What exactly were the inspirations from urban life?

I grew up in a West London suburb and as a student spent three hours a day for five years travelling across London to attend art school. The city became a release from childhood and contained all the possibilities of what life could be.  Pageants and parades, victory celebrations and coronation, museums, music halls and the London Palladium.

How did your famous female figure objects of the late 1960s result from this work?

In my early 20’s I experimented with shaped canvases that described in schematic form the subjects depicted upon them and freed the paint from describing an illusionistic space. Buses, planes, parachutes and medals were all motifs familiar to someone who had grown up as a war baby. By the late ‘60’s I had become focussed on the female figure. My depictions became more volumetric, stylised and, to my mind, sexy.  As they became more highly modelled and tactile I questioned the need to be painting them on a flat canvas.  My ‘furniture’ sculptures grew directly out of these concerns.
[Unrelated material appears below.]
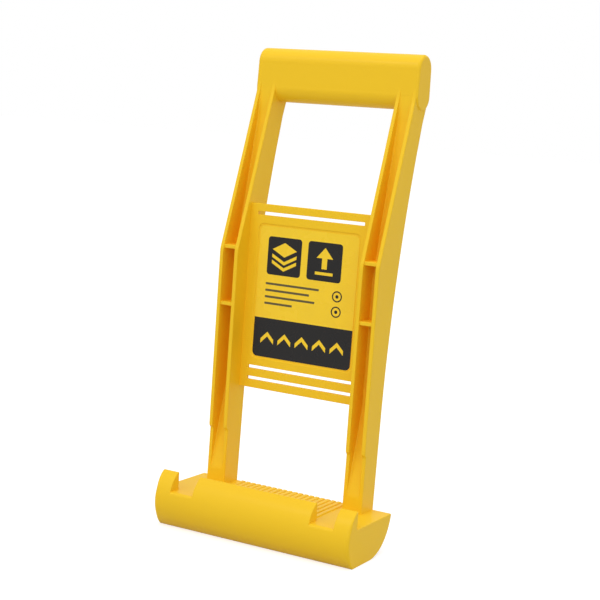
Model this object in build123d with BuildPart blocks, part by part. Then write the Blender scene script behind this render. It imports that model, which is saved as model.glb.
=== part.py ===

I commenced with a standing figure, intending it to be clad in street clothes.  However, I thought it might look like a refugee from Surrealism, a window mannequin or “found object”. A solution was suggested by an adult erotic cartoon strip of a figure supporting a table top.  By giving my sculpture a functional connotation it acted as a distancing device that further dislocated the expectation of what a sculpture could be.

In the 1960s, complex plastic objects were a design challenge . . . So how did you have them manufactured?
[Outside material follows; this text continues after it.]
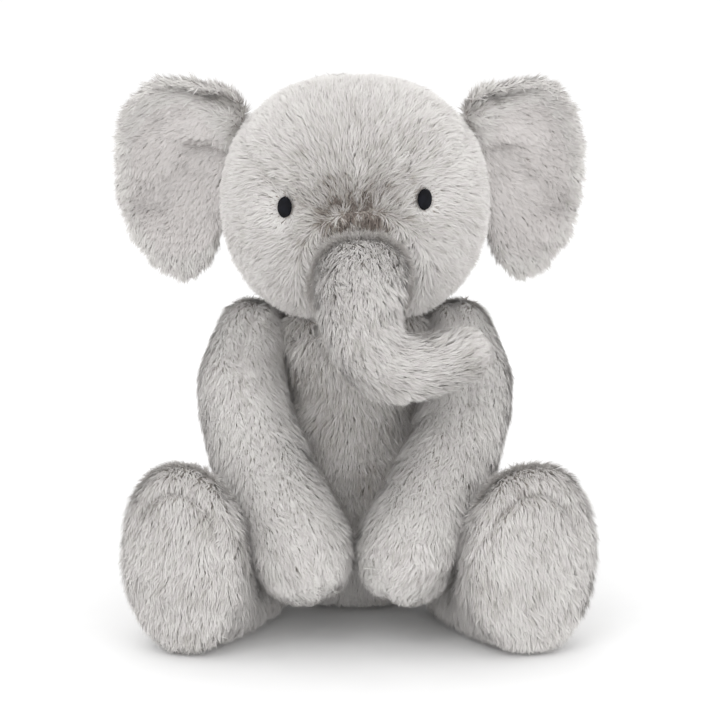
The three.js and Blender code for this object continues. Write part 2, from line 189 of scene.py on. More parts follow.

I went to people who made waxworks for museums, including Madame Tussaud’s, and they introduced me to a commercial sculptor. I gave him some drawings and then I went a couple of times each week to see the clay figure as he developed it. When we perfected the object to my specifications it was cast into fibreglass and so on… I ordered the figure because I did not want the sculpture to betray the hand of the artist or have any expressionist involvement with making the figure on my part.

As the sculptures you describe pretend to be design objects, did you have a special interest in design?
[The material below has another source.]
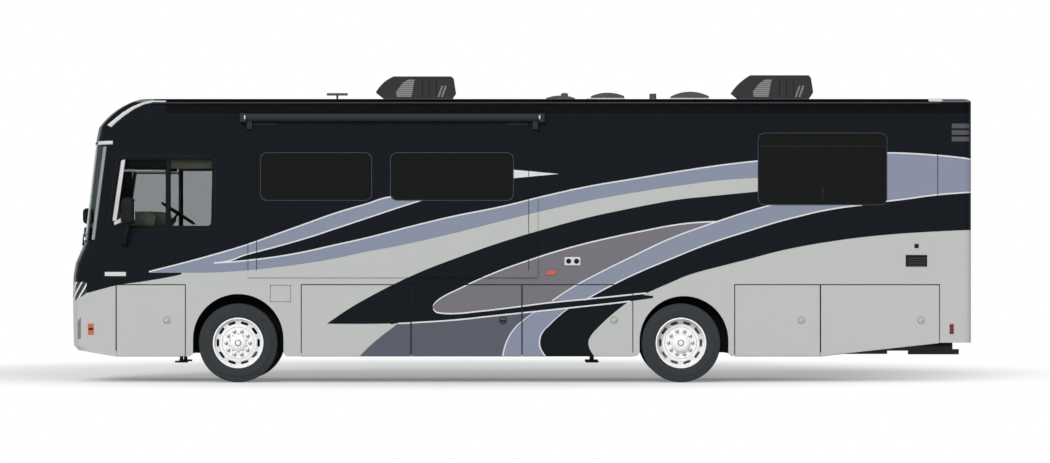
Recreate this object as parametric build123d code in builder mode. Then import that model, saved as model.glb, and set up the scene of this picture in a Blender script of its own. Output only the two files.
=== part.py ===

As a young man the first object that I bought when I had some cash was an Eames chair and ottoman. At home we are surrounded with good design, including Eileen Grey sofas and Corbusier chairs.  My wife was a director of a successful design company and also set up a design studio for Sir Terence Conran, so she knows something about the subject too. My ‘furniture’ sculptures have also been “designed”, although as fine art they do not have a useful function. For me, design means the rational solution to a problem.  Designers respond to problems, whereas artists pose them.

One of the motives that is very often associated with your work is the female body, the sexual image. Did you want to give a statement about sexual liberation, or about feminism?

I lived on the Kings Road in the 60’s and 70’s, witnessing the liberation of the body and socio-political situation that followed the austerity of the post war years. Pushing our twins around Chelsea in their pram was to be in a living theatre.  Each week hemlines got shorter, eventually disappearing into hotpants - Raquel Welch in the boutiques and the Stones on the sound systems. Lycra appeared around this time, allowing more and more of the body to be revealed whilst still keeping it covered up. Leather and latex came from the closet to the catwalk and boys could look like girls. No one exists in a vacuum, least of all an artist, and all these things feed into and are reflected in my work.  Indeed, with the passage of time, my sculptures might well encapsulate the spirit of that period.

The legendary collector Gunter Sachs, husband of Brigitte Bardot, possessed some of your famous design sculptures. Recently they were auctioned for an extremely high price. What did you think when you heard about this?

I was pleased, of course, but I told my wife that it doesn’t make work any easier in the studio!

What do you think about the phenomenon of Pop from today’s perspective? Do you think Pop has changed today’s society?

I think there is no other artistic movement in the 20th century, apart from Cubism, with the influence of Pop. When I was a student in the 1950’s Cubism was barely 40 years old and still considered avant-garde by our teachers whereas for us, the students, it was history. Today, after a similar lapse in time, young artists feed off Pop in the same way that our generation digested Futurism and Cubism.